Finding the Square Root of 1225
The prime factorization method is typically used for perfect square numbers like 1225. The long division method and approximation method are more suited for non-perfect square numbers. Let us now learn the following method:
Prime factorization method
Square Root of 1225 by Prime Factorization Method
The product of prime factors is the prime factorization of a number. Now let us look at how 1225 is broken down into its prime factors.
Step 1: Finding the prime factors of 1225 Breaking it down, we get 5 x 5 x 7 x 7: 5^2 x 7^2 Step 2: Now we found out the prime factors of 1225. The second step is to make pairs of those prime factors.

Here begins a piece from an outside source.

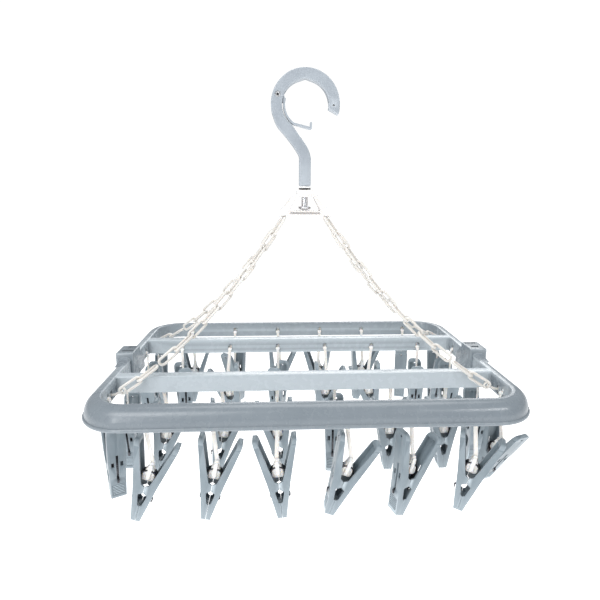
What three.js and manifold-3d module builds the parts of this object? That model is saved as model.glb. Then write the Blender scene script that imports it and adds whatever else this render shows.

Since 1225 is a perfect square, the digits of the number can be grouped into pairs.
Therefore, calculating √1225 using prime factorization gives us 5 x 7 = 35.
Square Root of 1225 by Long Division Method
The long division method is generally used for non-perfect square numbers but can be demonstrated for perfect squares like 1225 for practice. In this method, we verify that our calculation matches the known perfect square root.
Step 1: To begin with, we need to group the numbers from right to left. In the case of 1225, we need to group it as 12 and 25.
Step 2: Now we need to find n whose square is less than or equal to 12. We can say n is ‘3’ because 3 x 3 = 9 is less than 12. Now the quotient is 3, and after subtracting 9 from 12, the remainder is 3.
Step 3: Now let us bring down 25, which is the new dividend. Add the old divisor with the same number, 3 + 3 = 6, which will be our new divisor.
Step 4: The next step is finding 6n x n ≤ 325. Let us consider n as 5; now 65 x 5 = 325.
Step 5: Subtract 325 from 325, and the remainder is 0. The quotient is 35.
Step 6: Since the remainder is 0, we can conclude that √1225 = 35.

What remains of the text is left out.